普通に使うと4マナ2ドローと少し効率が悪いですが、2マナ・2マナの分割払いができる点は《多元宇宙の警告》と同じですし、1マナでサイクリングできる点は《ヒエログリフの輝き》と同じです。
新《取り消し》である《撹乱プロトコル》のようにアーティファクトである点を有効活用できるカードと一緒に使えるのであれば、そこそこ有用な気がします。
前回のエキスパンションで《嵐追いのドレイク》が入り強化されたオーラデッキでしたが、さらに今セットでも強化!!
誘発型能力が「戦場に出るたび」なので除去でフィズってしまうのが玉に瑕ですが、オーラを直接場に出せるのは超優秀の一言に尽きます。特に複数枚は引きたくないけど1枚なら強力な《ケイヤ式幽体化》や《霊気トンネル》といったカードを盤面に合わせてサーチできるのは凄い!
3マナ3/3という最低限のスペックに詰められた能力はバケモン。出てくるトークンが持っている誘発型能力も強く、これを主軸にしたデッキを組みたくなるカードパワーだと思います。
ただし「エンチャント呪文を唱える」というハードルはかなり高いので、今すぐにデッキが作れるかは怪しいところ。軽くてプレイアブルなエンチャントがどれだけあるかが鍵になりそうですね。
カード名がカッコいい。るろうに剣心とかに出てきそう。
スタンダードではお呼びでないかもしれませんが、モダン以下や統率者戦などで使うと超ド派手な動きをしそうで良いデザイン。《刃砦の英雄》、《軍団のまとめ役、ウィノータ》、《マルドゥの隆盛》なんかと一緒に使ってワッショイドッカンといきたいものです。
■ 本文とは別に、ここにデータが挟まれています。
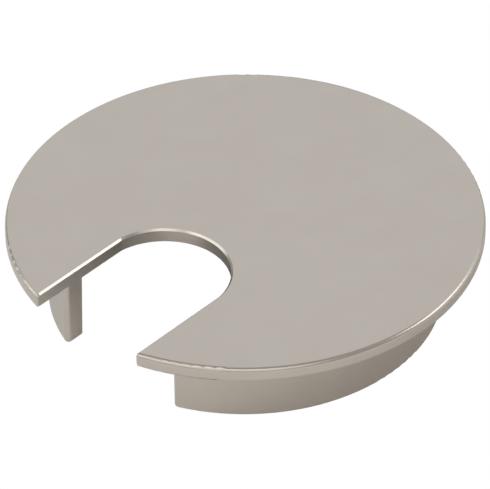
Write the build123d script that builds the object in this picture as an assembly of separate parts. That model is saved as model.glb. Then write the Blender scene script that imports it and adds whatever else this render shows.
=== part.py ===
from build123d import *
import math
import os

# Cable grommet for a round hole in a desk top.
# Millimetres, +Z up. The origin is on the axis of the hole, in the plane of the desk
# top. The cable slot opens towards -Y.

# Desk hole and flange
hole_diameter = 63.5
hole_clearance = 0.1          # radial, between skirt and hole
flange_overlap = 6.35         # how far the flange reaches past the edge of the hole
flange_thickness = 2.6

# Cable slot: straight sides that run into a round inner end, bored a little larger
slot_width = 21.0
slot_end_relief = 0.24        # the round inner end is this much wider than the slot
slot_end_reach = 8.4          # from the axis to the inner end of the slot

# Skirt: a ring under the flange, open where the slot is
skirt_height = 12.1
skirt_wall = 3.2              # at the free edge
skirt_draft = 1.5             # degrees, on the inner face only
skirt_gap_margin = 0.05       # flat left between the slot's chamfer and the fillet at the root

# Edges and corners of the casting
rim_edge_radius = 0.7         # top and bottom edge of the flange's rim
slot_edge_chamfer = 0.3       # all round each wall of the slot, 45 degrees
slot_blend_radius = 1.5       # where the straight sides run into the round end
skirt_corner_radius = 0.7     # upright corners at the gap
skirt_edge_radius = 0.6       # free edge of the skirt
root_radius = 0.4             # where the skirt meets the flange

# Shallow round marks that the mould's ejector pins leave on the underside of the flange
ejector_mark_diameter = 5.0
ejector_mark_depth = 0.15
ejector_mark_inset = 5.0      # from the fillet at the root of the skirt
ejector_mark_angles = (-15, 60, 120, 195)  # degrees from +X

# Gasket: a flat ring stuck to the underside of the flange
gasket_thickness = 0.8
gasket_rim_setback = 1.8      # from the flange's rim
gasket_skirt_clearance = 0.5  # from the fillet at the root of the skirt
gasket_slot_setback = 1.2     # from each side of the slot
gasket_corner_radius = 0.8

# Worked out from the sizes above
flange_radius = hole_diameter / 2 + flange_overlap
slot_end_radius = (slot_width + slot_end_relief) / 2
slot_end_y = -(slot_end_reach + slot_end_radius)
skirt_radius = hole_diameter / 2 - hole_clearance
skirt_tip_inner_radius = skirt_radius - skirt_wall
skirt_draft_offset = skirt_height * math.tan(math.radians(skirt_draft))
skirt_root_inner_radius = skirt_tip_inner_radius - skirt_draft_offset
skirt_gap_step = slot_edge_chamfer + root_radius + skirt_gap_margin
skirt_gap_width = slot_width + 2 * skirt_gap_step
underside_z = gasket_thickness
top_z = underside_z + flange_thickness
skirt_tip_z = underside_z - skirt_height
ejector_mark_radius = ejector_mark_diameter / 2
ejector_circle_radius = (
    skirt_root_inner_radius - root_radius - ejector_mark_inset - ejector_mark_radius
)
gasket_radius = flange_radius - gasket_rim_setback
gasket_inner_radius = skirt_radius + root_radius + gasket_skirt_clearance
gasket_gap_width = slot_width + 2 * gasket_slot_setback

from_centre_up = (Align.CENTER, Align.CENTER, Align.MIN)
from_centre_forward = (Align.CENTER, Align.MAX, Align.MIN)
seam_in_slot = Rot(0, 0, -90)  # turns the seam of a round face to -Y, where the slot is


def disc(radius, low_z, high_z):
    return Pos(0, 0, low_z) * seam_in_slot * Cylinder(radius, high_z - low_z, align=from_centre_up)


def straight_gap(width, start_y, low_z, high_z):
    """A block that runs from start_y towards -Y, out past the rim."""
    block = Box(width, 2 * flange_radius, high_z - low_z, align=from_centre_forward)
    return Pos(0, start_y, low_z) * block


def is_upright(edge):
    return edge.geom_type == GeomType.LINE and abs(edge.tangent_at(0.5).Z) > 0.9


def upright_edges(shape):
    return shape.edges().filter_by(is_upright)


def make_slot():
    bore = Pos(0, slot_end_y, 0) * disc(slot_end_radius, underside_z, top_z)
    slot = bore & straight_gap(slot_width, 0, underside_z, top_z)
    slot += straight_gap(slot_width, slot_end_y, underside_z, top_z)
    blends = upright_edges(slot).group_by(Axis.Y)[-1]
    return fillet(blends, slot_blend_radius)


def make_flange():
    flange = disc(flange_radius, underside_z, top_z)
    flange = fillet(flange.edges().filter_by(GeomType.CIRCLE), rim_edge_radius)
    slot = make_slot()
    flange -= slot
    walls = flange.edges().filter_by(lambda edge: slot.distance_to(edge @ 0.5) < 0.001)
    # The rest of each wall's outline is tangent to its top edge, so the cut runs all round
    return chamfer(walls.group_by(Axis.Z)[-1], slot_edge_chamfer)


def make_skirt():
    hollow = Cone(
        skirt_tip_inner_radius,
        skirt_root_inner_radius,
        skirt_height,
        align=from_centre_up,
    )
    skirt = disc(skirt_radius, skirt_tip_z, underside_z)
    skirt -= Pos(0, 0, skirt_tip_z) * seam_in_slot * hollow
    skirt -= straight_gap(skirt_gap_width, 0, skirt_tip_z, underside_z)
    skirt = fillet(upright_edges(skirt), skirt_corner_radius)
    return fillet(skirt.edges().group_by(Axis.Z)[0], skirt_edge_radius)


def make_body():
    """The casting: flange and skirt in one, with a fillet all round the skirt's root."""
    skirt = make_skirt()
    skirt_top = skirt.faces().sort_by(Axis.Z)[-1]
    body = make_flange() + skirt
    root = body.edges().filter_by(lambda edge: skirt_top.distance_to(edge @ 0.5) < 0.001)
    body = fillet(root, root_radius)
    mark = disc(ejector_mark_radius, underside_z, underside_z + ejector_mark_depth)
    for angle in ejector_mark_angles:
        body -= Rot(0, 0, angle) * Pos(ejector_circle_radius, 0, 0) * mark
    return body


def make_gasket():
    gasket = disc(gasket_radius, 0, underside_z) - disc(gasket_inner_radius, 0, underside_z)
    gasket -= straight_gap(gasket_gap_width, 0, 0, underside_z)
    return fillet(upright_edges(gasket), gasket_corner_radius)


os.makedirs("parts", exist_ok=True)
export_step(make_body(), "parts/grommet_body.step")
export_step(make_gasket(), "parts/seat_gasket.step")
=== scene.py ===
import math

import bpy
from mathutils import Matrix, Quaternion, Vector


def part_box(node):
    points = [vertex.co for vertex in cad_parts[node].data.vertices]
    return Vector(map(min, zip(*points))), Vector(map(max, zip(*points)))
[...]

たまにあるリアニ系の亜種。ほかのカードと組み合わせて毎ターンリアニさせるのがデザインの意向だとは思いますが、コレ自身を生け贄に捧げてエンチャントを釣るのが最もお手軽かつ強力だと思います。
ヒストリックでは最も強力なエンチャントの1つである《全知》が使えるので、なにか悪いことをしてくれそうな予感。
パッと見は地味なコモンに見えますが、既に使い方が2つ発見されているという注目カード。
1つは「魂力」でトークンを出して《不屈の独創力》の対象にするというもの。2マナ=カウンターやドローと一緒に構えつつ、チャンスがあればエンド前に「魂力」をしつつ3ターン目に《不屈の独創力》を打つことができます。従来より1ターン早い!
もう1つは《ピリ=パラ》にエンチャントして無限マナ!モダン以下ならどのフォーマットでも可能ですが、単体のカードがどちらも弱いので現実的なのはパウパーでしょうか。
おまけ。今回の犬枠です。
今回は神河=和風ということで、ついに来ました柴犬。もう最高です。マジック:ザ・ギャザリングを20年以上プレイしてきた甲斐がありました。
普段はコレクター気質0な僕ですが、今回ばかりはFoilを購入して愛でたいと思います。《永久忠義の義丸》を統率者にしてデッキ組みます。
■おわりに
ということでお届けしました『神河:輝ける世界』レビュー。禁止改訂により《アールンドの天啓》《ゼロ除算》《不詳の安息地》が去り一変したスタンダードに新しい風を吹き込んでくれそうなカードがいくつかあり、新環境のデッキを回すのが待ち遠しいですね。
コントロールは環境に合わせて組むのが筋だと思いますので、まずは色々なアグロデッキを組んで楽しみたいです。上でも紹介したような「改善」「機体」を始めとして、「エンチャント」デッキ「アーティファクト」デッキなんかも興味あります。
デッキの核になりそうなカードたち。真っ先に試したい!
2月末にはスタンダードのイベントとして日本選手権Finalがありますし、まずはがっつりスタンダードをやり込んでいく予定です。
皆さんも神河の世界観を、そして久しぶりのスタンダードを思いっきりエンジョイしてください!